Wednesday, September 1, 2010
We'll get to Mr. Webster's current source of anger in a bit, but first I need to offer a sincere apology to Katy Perry (who I'm sure is an avid Ducks Out Of A Row reader).
Katy, I apologize for the incorrect spelling of "California Gurls" -- your infectious song which has apparently become "my jam" -- in the previous Ducks post. Admittedly, I had never seen the title actually spelled until last night, at which point I realized that I completely dropped the ball. So, uh, my bad and stuff.

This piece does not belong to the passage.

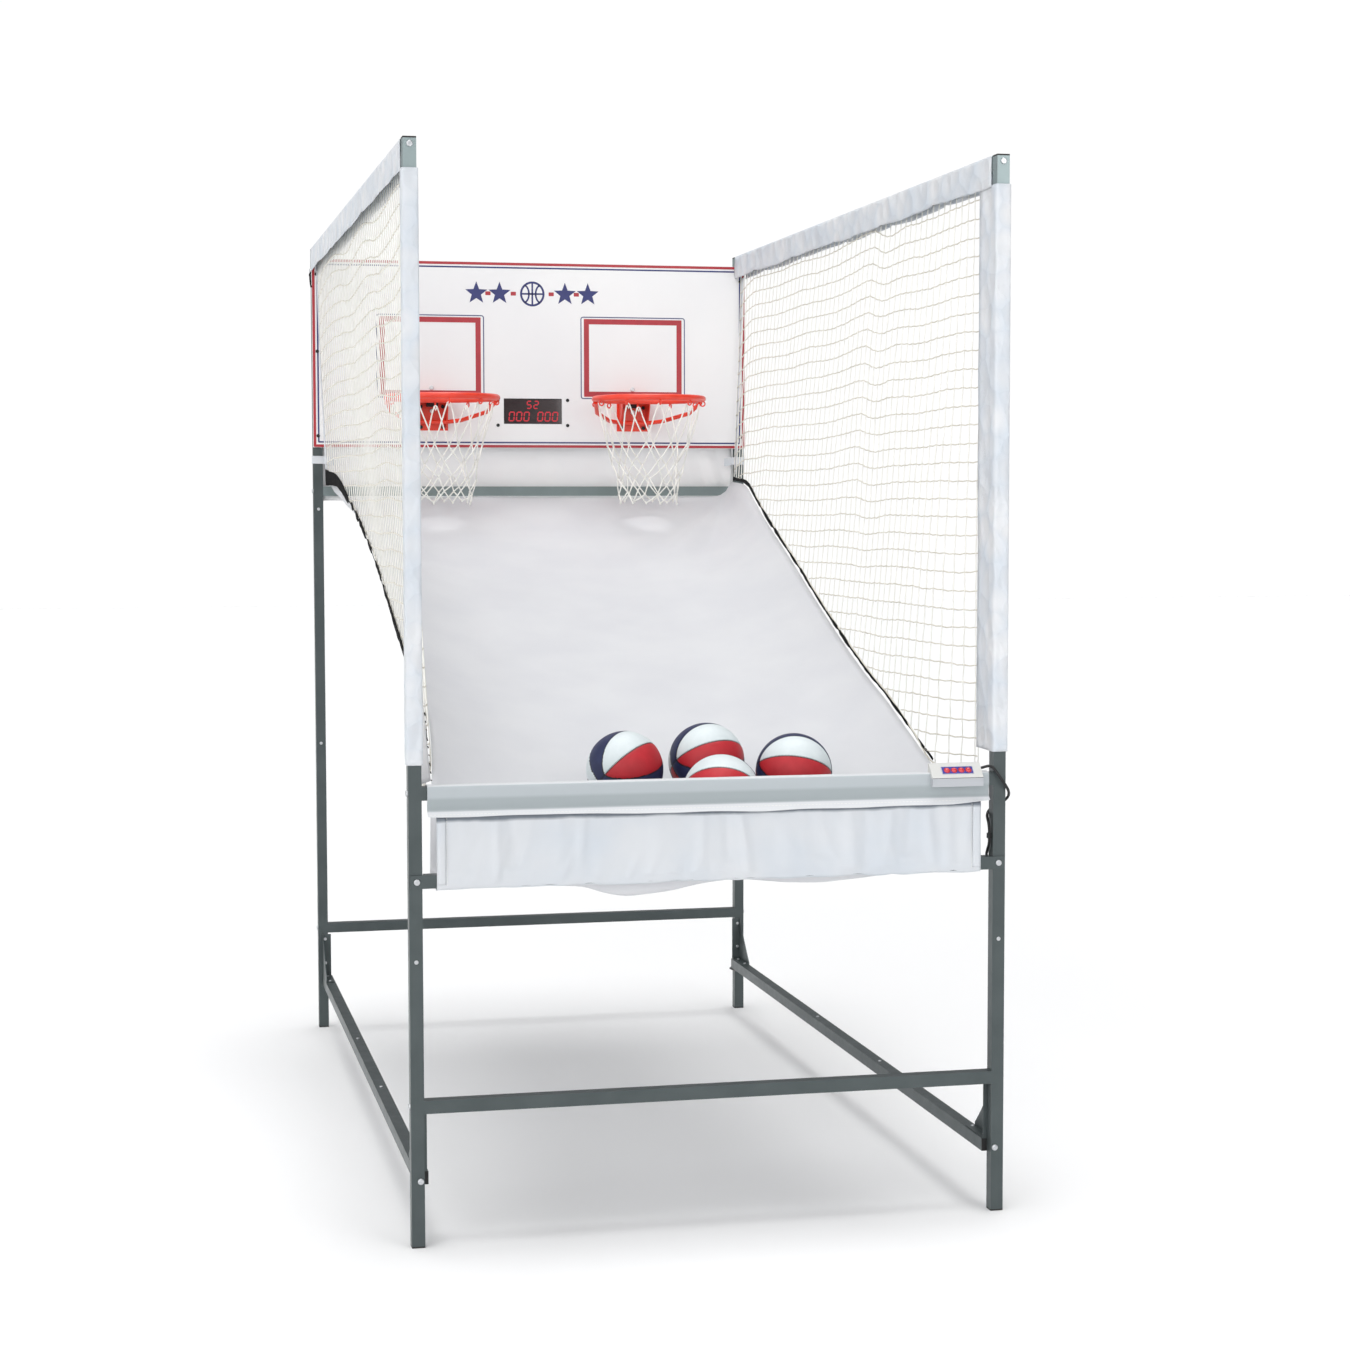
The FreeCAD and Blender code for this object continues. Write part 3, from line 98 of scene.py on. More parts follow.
class Look:
    """A Principled material with helpers for procedural colour and bump."""

    def __init__(self, name, colour, roughness, sockets=None):
        self.material = bpy.data.materials.new(name)
        self.material.use_nodes = True
        self.tree = self.material.node_tree
        self.shader = self.tree.nodes["Principled BSDF"]
        self.shader.inputs["Base Color"].default_value = colour
        self.shader.inputs["Roughness"].default_value = roughness
        for key, value in (sockets or {}).items():
            self.shader.inputs[key].default_value = value
        self.colour = colour
        self.place = self.node("ShaderNodeTexCoord").outputs["Object"]

    def node(self, kind, **settings):
        made = self.tree.nodes.new(kind)
        for key, value in settings.items():
            if key in made.inputs:
                made.inputs[key].default_value = value
            else:
                setattr(made, key, value)
        return made

    def link(self, start, end):
        self.tree.links.new(start, end)

    def math(self, operation, first, second=None):
        made = self.node("ShaderNodeMath", operation=operation)
        for socket, value in zip(made.inputs, (first, second)):
            if isinstance(value, (int, float)):
                socket.default_value = value
            elif value is not None:
                self.link(value, socket)
        return made.outputs[0]

    def noise(self, scale, detail=3.0, stretch=(1, 1, 1)):
        made = self.node("ShaderNodeTexNoise", Scale=scale, Detail=detail)
        mapping = self.node("ShaderNodeMapping", Scale=stretch)
        self.link(self.place, mapping.inputs["Vector"])
        self.link(mapping.outputs["Vector"], made.inputs["Vector"])
        return made.outputs["Fac"]

    def cells(self, scale):
        made = self.node("ShaderNodeTexVoronoi", Scale=scale)
        self.link(self.place, made.inputs["Vector"])
        return made.outputs["Distance"]

    def pattern(self, kind):
        """Noise from its scale or its settings, or cells."""
        if isinstance(kind, (int, float)):
            return self.noise(kind)
        return self.cells(kind[1]) if kind[0] == "cells" else self.noise(*kind)

    def axes(self):
        made = self.node("ShaderNodeSeparateXYZ")
        self.link(self.place, made.inputs[0])
        return made.outputs

    def weave(self, pitch):
        """Over and under of a plain weave, with the threads along x and along y + z."""
        x, y, z = self.axes()
        turn = 2 * math.pi / pitch
        across = self.math("SINE", self.math("MULTIPLY", x, turn))
        down = self.math("SINE", self.math("MULTIPLY", self.math("ADD", y, z), turn))
        return self.math("MULTIPLY", across, down)

    def span(self, factor, low, high, start=0.0, end=1.0):
        """A value's way from low to high, as a number from start to end."""
        ramp = self.node("ShaderNodeMapRange")
        limits = {"From Min": low, "From Max": high, "To Min": start, "To Max": end}
        for name, value in limits.items():
            ramp.inputs[name].default_value = value
        self.link(factor, ramp.inputs["Value"])
        return ramp.outputs["Result"]

    def height(self):
        """The height above the floor."""
        return self.axes()[2]

    def tint(self, factor, other, low=0.35, high=0.65):
        """The base colour so far drifts to another, by a value."""
        mix = self.node("ShaderNodeMix", data_type="RGBA")
        first, second = [s for s in mix.inputs if s.type == "RGBA"]
        first.default_value, second.default_value = self.colour, other
        base = self.shader.inputs["Base Color"]
        if base.is_linked:
            self.link(base.links[0].from_socket, first)
        self.link(self.span(factor, low, high), mix.inputs["Factor"])
        self.link([s for s in mix.outputs if s.type == "RGBA"][0], base)

    def rough(self, factor, low, high):
        self.link(self.span(factor, 0, 1, low, high), self.shader.inputs["Roughness"])

    def bump(self, height, distance, strength):
        """Relief on top of the relief so far."""
        made = self.node("ShaderNodeBump", Strength=strength, Distance=distance)
        self.link(height, made.inputs["Height"])
        normal = self.shader.inputs["Normal"]
        if normal.is_linked:
            self.link(normal.links[0].from_socket, made.inputs["Normal"])
        self.link(made.outputs["Normal"], normal)


def fabric_look(name, colour, darker):
    """Woven cloth. Its tint is patchy; the cover, the panel and the plain white cloth also carry
    painted shade of their own.
    """
    look = Look(name, colour, 0.72, {"Sheen Weight": 0.12, "Sheen Roughness": 0.4})
    if name == "cover_fabric":      # the front is darker than the top and flap: partly steel showing through, partly painted shade
        above = look.span(look.height(), 0.8195, 0.8235)
        # painted shade: the front from 0.82 to 0.867 m takes the darker colour, and the band from
        # 0.82 to 0.845 m, which recedes under the bar, takes a darker one still
        for start, end, shade in ((0.8665, 0.8685, darker), (0.842, 0.848, srgb(160, 168, 171))):
            below = look.span(look.height(), start, end, 1.0, 0.0)
            look.tint(look.math("MULTIPLY", above, below), shade, 0.0, 1.0)
    else:
        look.tint(look.noise(7.0, 4.0), darker)
    if name == "panel_fabric":      # in the shade of the flap
        edge = look.math("ADD", look.height(), look.math("MULTIPLY", look.noise(14.0), 0.010))
        look.tint(edge, srgb(120, 127, 136), 0.804, 0.810)
    if name == "white_fabric":      # painted shade in the creases between its crumples, on the same cells as its crumpled relief
        crumple = look.cells(21.0)
        look.tint(crumple, srgb(205, 212, 220), 0.4, 0.9)
        look.bump(crumple, 0.02, 0.6)
    look.bump(look.weave(0.0011), 0.0002, 0.35)
    look.bump(look.noise(60.0, 5.0), 0.0008, 0.12)
    return look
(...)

Of course, Ms. Perry should probably apologize to Noah Webster. (Or "N-dub" as all the hip kids refer to him. He has a lot of street cred and gets mad love from his fellow ballas and shot callas. He rides with 20" rims on his Impalas. Word.)
(For those who are totally lost -- which could very well be everyone except me -- the "ballas, shot callas, Impalas" bit is from some late 90's rap song. It used to be my jam.)
Anyhow, K-dub -- as all the hip kids are calling her -- should have consulted Webster's dictionary before turning in the song title. I'm thinking that maybe her record label needs to hire people who can spell basic English words (although, they did nail the should-be-trickier "California"...).
Or maybe they should invest in some WhiteOut and go store-to-store and fix all the CD's and cassette tapes and LP's. (Admittedly, I'm not sure what they could do for the digital versions. Maybe wipe out everyone's hard drive and then install a version of the song with correct spelling?)
That leads to this:
Scene: Man at computer, wearing khaki pants, a white Oxford button down shirt and a purple paisley tie.
"Honey, what happened to all of my files? The only thing I can seem to find on here is Katy Perry's "California Girls." And wasn't this spelled differently before?" *starts playing the song* "This is a great jam, though. Who needs all that tax information, anyway?" *starts busting a move*
You know who else should apologize to Webster? ABC. (The network, not the English New Wave band.) Do you want to know why? (Please say "yes." Please say "yes.") Because they are clearly not using N-dub's greatest -- only? -- contribution to modern society. If they were, they could open up to the "S" section and find the definition for "star."
("Where is he going with this?")
Dancing With the Stars in on the ABC network. They have recently released the list of "stars" for the upcoming season. Do you want to know who, apparently, is a star? Bristol Palin.
She got freaky with Levi and had a kid. How does that qualify someone as being a star? I'm so confused.
Now, I don't mean to dis on Bristol. She's probably a good kid and all, but "star?" Really?
I think I'm going to start referring to myself as a star. I mean, the word has clearly been devalued to the point where I might as well.
"Nice to meet you. I'm John -- blogging star extraordinaire."
(Note: My calling myself a "star" does not mean I had sex with Levi Johnston and then gave birth to our love child. Let's just cut off that rumor before it even starts.)